One should also be cautious about asking why Crimeans did not leave occupied territory earlier.  This is true for any Ukrainians, but of particular poignance for Crimean Tatars whose families experienced the tragedy of Stalin’s 1944 Deportation, recognized in Ukraine as an act of genocide.  After being prevented from returning to their homeland for around 50 years, it is understandable that a second enforced ‘deportation’ because of Russian occupation is something that many avoided till the last moment. 

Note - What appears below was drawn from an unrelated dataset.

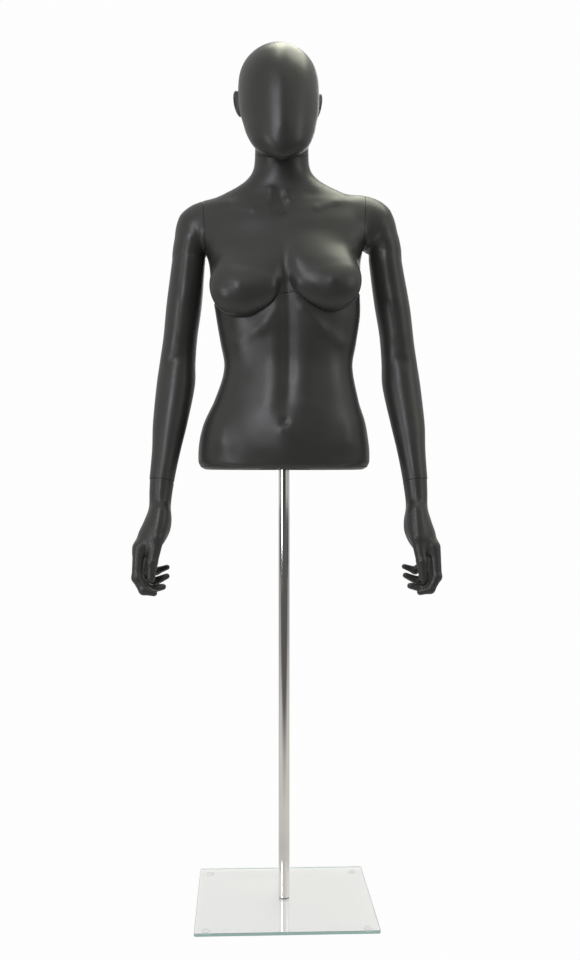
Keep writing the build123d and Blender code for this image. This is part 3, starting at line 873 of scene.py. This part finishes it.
def base_glass():
    """Clear float glass with the green of its iron showing along the ground edges."""
    m = Shader("base_glass")
    m.set(IOR=1.52)
    facing = m.nodes.new("ShaderNodeNewGeometry").outputs["Normal"]
    flat = m.maths("ABSOLUTE", m.part_of(facing, "Z"))
    m.feed(m.colours(flat, (0.50, 0.74, 0.68), (0.99, 0.988, 0.98), 0.5, 0.9), "Base Color")
    m.feed(m.between(flat, 0.25, 1.0, 0.5, 0.9), "Transmission Weight")
    m.feed(m.between(m.noise(14), 0.0, 0.025), "Roughness")
    return m.material


def chrome():
    """Polished chrome plate with faint drawing lines along the tube."""
    m = Shader("chrome")
    m.set(Metallic=1.0)
    m.feed(m.colours(m.noise(12), (0.80, 0.775, 0.745), (0.86, 0.835, 0.80)), "Base Color")
    m.feed(m.between(m.noise(90, 2.0, (1, 1, 0.03)), 0.05, 0.11), "Roughness")
    return m.material


def steel():
    """Zinc-plated steel of bolts and screws."""
    m = Shader("steel")
    m.set(Metallic=1.0)
    m.feed(m.colours(m.noise(160), (0.42, 0.42, 0.40), (0.58, 0.58, 0.55)), "Base Color")
    m.feed(m.between(m.noise(300), 0.28, 0.42), "Roughness")
    m.bump(m.noise(900), 0.00005, 0.4)
    return m.material


def clear_rubber():
    """Milky silicone of the corner feet, with a little painted glow in place of light from the
    floor.
    """
    m = Shader("clear_rubber")
    # Painted light: the feet glow a little, standing in for light from the floor that does not
    # reach them under the glass.
    m.set(Transmission_Weight=0.4, Emission_Color=(0.97, 0.98, 0.97, 1), Emission_Strength=0.2)
    m.feed(m.colours(m.noise(200), (0.97, 0.98, 0.975), (0.99, 0.99, 0.99)), "Base Color")
    m.feed(m.between(m.noise(350), 0.02, 0.08), "Roughness")
    return m.material


def black_rubber():
    """Dull black rubber of the gasket and washer."""
    m = Shader("black_rubber")
    m.feed(m.colours(m.noise(250), (0.012, 0.012, 0.012), (0.022, 0.022, 0.021)), "Base Color")
    m.feed(m.between(m.noise(120), 0.62, 0.8), "Roughness")
    m.bump(m.noise(1200), 0.00008, 0.5)
    return m.material


def black_plastic():
    """Moulded black plastic with a fine spark-eroded texture."""
    m = Shader("black_plastic")
    m.feed(m.colours(m.noise(60), (0.016, 0.016, 0.017), (0.024, 0.024, 0.024)), "Base Color")
    m.feed(m.between(m.noise(140), 0.38, 0.5), "Roughness")
    m.bump(m.noise(1500, 2.0), 0.00005, 0.6)
    return m.material


def board():
    """Wood fibreboard with flecks of darker fibre."""
    m = Shader("board")
    m.feed(m.colours(m.noise(380, 6.0), (0.17, 0.115, 0.07), (0.30, 0.21, 0.13)), "Base Color")
    m.feed(m.between(m.noise(90), 0.7, 0.85), "Roughness")
    m.bump(m.noise(700, 5.0), 0.00015, 0.6)
    return m.material


makers = (
    figure_paint, base_glass, chrome, steel, clear_rubber, black_rubber, black_plastic, board
)
materials = {maker.__name__: maker() for maker in makers}


# ---------------------------------------------------------------- the figure
def make_hips():
    """Lower torso: outer skin, and a hollow that opens through the bottom."""
    low, high = (-184, -116, RIM_Z - 4), (192, 126, 1248)
    hollow_low = (*low[:2], RIM_Z - 12)
    past = 8
    lip = 21
    lip_height = 8
    floor_height = 4
    top = split_plane()
    rim = ((0, 0, RIM_Z + 0.15), np.array((0, 0, -1.0)))

    def plain(p):
        return np.maximum(hips_solid(p), above(p, top, past))

    def seen(p):
        return np.maximum(hips_field(p), above(p, top, past))

    def hollow(p):
        trunk = trunk_distance(p, HIPS)
        room = np.maximum(trunk + SHELL, RIM_Z + floor_height - p[:, 2])
        mouth = np.maximum(trunk + lip, p[:, 2] - RIM_Z - lip_height)
        body = np.maximum(np.minimum(room, mouth), RIM_Z - 6 - p[:, 2])
        return np.maximum(body, above(p, top, past + HOLLOW_FURTHER))

    outer = skin(plain, low, high, TRUNK_CELL, seen)
    inner = skin(hollow, hollow_low, high, HOLLOW_CELL)
    piece("lower_torso_skin", [outer, inward(inner)], [top, rim], "torso_lower", "lower_torso")


def make_chest():
    """Upper torso: outer skin with a closed floor, and its hollow."""
    low, high = (-184, -140, 1156), (194, 116, 1530)
    past = 7
    seams = [neck_plane(), shoulder_plane(1), shoulder_plane(-1)]

    def plain(p):
        return within(p, chest_plain(p), seams, past)

    def seen(p):
        return within(p, chest_field(p), seams, past)

    def hollow(p):
        return within(p, chest_plain(p) + SHELL, seams, past + HOLLOW_FURTHER)

    outer = skin(plain, low, high, TRUNK_CELL, seen)
    inner = skin(hollow, low, high, HOLLOW_CELL)
    piece("upper_torso_skin", [outer, inward(inner)], seams, "torso_upper", "upper_torso")


def make_head():
    """Head with its length of neck, hollow, with its ears on."""
    low, high = (-106, -130, 1470), (90, 92, 1748)
    past = 7
    seams = [turned_over(moved(neck_plane(), SEAM_GAP))]

    def seen(p):
        return within(p, head_field(p), seams, past)

    def hollow(p):
        return within(p, head_plain(p) + SHELL, seams, past + HOLLOW_FURTHER)

    outer = skin(seen, low, high, HEAD_CELL)
    inner = skin(hollow, low, high, HOLLOW_CELL)
    piece("head_skin", [outer, inward(inner)], seams, "head_unit", "head")


def make_arm(side, name):
    """One arm, hollow between its shoulder and wrist seams."""
    nearest, farthest = side * 146.0, side * 304.0
    low = np.array((min(nearest, farthest), -64, 820))
    high = np.array((max(nearest, farthest), 84, 1452))
    past = 7
    seams = [turned_over(moved(shoulder_plane(side), SEAM_GAP)), wrist_plane(side)]

    def plain(p):
        return within(p, arm_plain(p, side), seams, past)

    def seen(p):
        return within(p, arm_plain(p, side) - arm_relief(p, side), seams, past)

    def hollow(p):
        return within(p, arm_plain(p, side) + SHELL, seams, past + HOLLOW_FURTHER)

    outer = skin(plain, low, high, ARM_CELL, seen)
    inner = skin(hollow, low, high, ARM_HOLLOW_CELL)
    piece(f"{name}_arm_skin", [outer, inward(inner)], seams, f"arm_{name}", f"{name}_arm")


def make_hand(side, name):
    """One solid hand that starts at the wrist seam and takes the wrist pin."""
    corners = np.array((limb_point(side, 222, -90, 618), limb_point(side, 316, 18, 866)))
    low, high = corners.min(axis=0), corners.max(axis=0)
    past = 4
    point, normal = wrist_plane(side)
    seams = [turned_over(moved(wrist_plane(side), SEAM_GAP))]

    def seen(p):
        along = (p - point) @ normal
        off_axis = np.linalg.norm(p - point - along[:, None] * normal, axis=1)
        pin = np.maximum(off_axis - PIN_RADIUS, along - PIN_DEPTH)
        return within(p, np.maximum(hand_distance(p, side), -pin), seams, past)

    hand = skin(seen, low, high, HAND_CELL)
    piece(f"{name}_hand_skin", [hand], seams, f"hand_{name}", f"{name}_hand", HAND_SMOOTH_ANGLE)


make_hips()
make_chest()
make_head()
for limb_side, limb_name in ((1, "left"), (-1, "right")):
    make_arm(limb_side, limb_name)
    make_hand(limb_side, limb_name)


# ---------------------------------------------------------------- finish of the CAD nodes
for entry in frame["record"]["subparts"]:
    node = frame["nodes"][entry["node"]]
    node.data.materials.clear()
    node.data.materials.append(materials[entry["material_slot"]])


# ---------------------------------------------------------------- room, lights and camera
SHOWN_WHITE = 0.985
DARK = 0.03
# Name, place, point it faces, size, power in watts, colour
LIGHTS = [
    ("top_strip", (0.02, 0.25, 3.4), (0, 0, 1.3), (0.25, 1.3), 9, (0.98, 1.0, 0.78)),
    ("top_softbox", (0.6, 0.55, 3.2), (0, 0, 1.3), (2.0, 1.2), 34, (0.99, 1.0, 0.82)),
    ("front_strip", (-0.85, -2.4, 2.15), (0, 0, 1.35), (0.5, 1.8), 23, (0.94, 0.93, 1.0)),
    ("left_strip", (-2.1, -1.9, 0.95), (0, 0, 1.0), (0.6, 0.8), 12, (0.93, 0.93, 1.0)),
    ("right_fill", (2.6, -1.2, 1.9), (0, 0, 1.1), (1.0, 1.4), 6, (1.0, 1.0, 0.94)),
    ("back_light", (0.4, 2.8, 2.2), (0, 0, 1.2), (1.8, 1.6), 16, (1.0, 1.0, 1.0)),
]


def make_floor():
    """Pale floor: white to look at, grey as a light, and dark in front for the pole to mirror."""
    mesh = bmesh.new()
    bmesh.ops.create_grid(mesh, x_segments=8, y_segments=8, size=30)
    data = bpy.data.meshes.new("floor")
    mesh.to_mesh(data)
    mesh.free()
    floor = bpy.data.objects.new("floor", data)
    bpy.context.scene.collection.objects.link(floor)
    m = Shader("floor_white")
    m.set(Roughness=0.9, Emission_Color=(1, 1, 1, 1))
    depth = m.maths("ADD", m.part_of(m.place, "Y"), m.between(m.noise(3), -0.02, 0.02))
    behind = m.between(depth, 0.0, 1.0, -1.9, -0.6)
    m.feed(m.colours(behind, (DARK, DARK, DARK), (0.51, 0.51, 0.51), 0.0, 1.0), "Base Color")
    # Painted light: seen through the glass the floor glows more, standing in for the lamp light
    # that the glass keeps off it.
    path = m.nodes.new("ShaderNodeLightPath")
    through_glass = path.outputs["Is Transmission Ray"]
    m.feed(m.between(through_glass, 0.06, 0.56, 0.0, 1.0), "Emission Strength")
    white = m.nodes.new("ShaderNodeEmission")
    white.inputs["Strength"].default_value = SHOWN_WHITE
    mix = m.nodes.new("ShaderNodeMixShader")
    m.links.new(path.outputs["Is Camera Ray"], mix.inputs["Fac"])
    m.links.new(m.surface.outputs["BSDF"], mix.inputs[1])
    m.links.new(white.outputs["Emission"], mix.inputs[2])
    m.links.new(mix.outputs["Shader"], m.nodes["Material Output"].inputs["Surface"])
    data.materials.append(m.material)


def make_world():
    """Surroundings that show white, light the figure less, and are dark in front of it."""
    world = bpy.data.worlds.new("studio")
    bpy.context.scene.world = world
    world.use_nodes = True
    nodes, links = world.node_tree.nodes, world.node_tree.links
    nodes.clear()
    direction = nodes.new("ShaderNodeTexCoord")
    split = nodes.new("ShaderNodeSeparateXYZ")
    links.new(direction.outputs["Generated"], split.inputs["Vector"])
    front = nodes.new("ShaderNodeMapRange")
    front.inputs["From Min"].default_value = -1.0
    front.inputs["From Max"].default_value = -0.6
    front.inputs["To Min"].default_value = DARK
    front.inputs["To Max"].default_value = 0.6
    links.new(split.outputs["Y"], front.inputs["Value"])
    lit = nodes.new("ShaderNodeBackground")
    lit.inputs["Color"].default_value = (1, 1, 1, 1)
    links.new(front.outputs["Result"], lit.inputs["Strength"])
    shown = nodes.new("ShaderNodeBackground")
    shown.inputs["Color"].default_value = (SHOWN_WHITE, SHOWN_WHITE, SHOWN_WHITE, 1)
    path = nodes.new("ShaderNodeLightPath")
    mix = nodes.new("ShaderNodeMixShader")
    links.new(path.outputs["Is Camera Ray"], mix.inputs["Fac"])
    links.new(lit.outputs["Background"], mix.inputs[1])
    links.new(shown.outputs["Background"], mix.inputs[2])
    output = nodes.new("ShaderNodeOutputWorld")
    links.new(mix.outputs["Shader"], output.inputs["Surface"])


def make_light(name, place, target, size, power, colour):
    """Soft rectangular light that faces its target."""
    data = bpy.data.lights.new(name, "AREA")
    data.shape = "RECTANGLE"
    data.size, data.size_y = size
    data.energy = power
    data.color = colour
    lamp = bpy.data.objects.new(name, data)
    bpy.context.scene.collection.objects.link(lamp)
    lamp.location = place
    lamp.rotation_euler = (Vector(target) - Vector(place)).to_track_quat("-Z", "Y").to_euler()


def make_camera():
    """Camera level with the middle of the figure, a little to its right."""
    height = 0.855
    distance = 2.27
    turn = math.radians(2.5)
    aside = 0.012
    data = bpy.data.cameras.new("camera")
    data.lens = 42.04
    data.sensor_width = 36.0
    camera = bpy.data.objects.new("camera", data)
    bpy.context.scene.collection.objects.link(camera)
    camera.location = (
        -distance * math.sin(turn) + aside * math.cos(turn),
        -distance * math.cos(turn) - aside * math.sin(turn),
        height,
    )
    camera.rotation_euler = (math.radians(90), 0, -turn)
    bpy.context.scene.camera = camera


make_floor()
make_world()
for light in LIGHTS:
    make_light(*light)
make_camera()
bpy.context.scene.view_settings.view_transform = "Standard"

Nobody is proposing blanket decisions.  The Mejlis is asking only for “urgent joint decisions at the level of Ukraine’s government and those of the countries whose territory Ukrainian citizens living in Crimea are trying to enter.”  Chubarov calls, in the first instance, for the creation of an inter-departmental group, under the auspices of the Foreign Ministry, to resolve all the issues that are arising in this present situation.  He points out that many analogous decisions were made by the countries bordering Ukraine in February and March, when huge numbers of people, mainly women and children, were forced by the Russian invasion to flee their homes.  With Russia bombing residential areas, it is very likely that a huge number of those who arrived at border crossings lacked any documents.  They were not stopped then from seeking refuge, and those in similar plights now should be treated with similar recognition of the danger they are facing.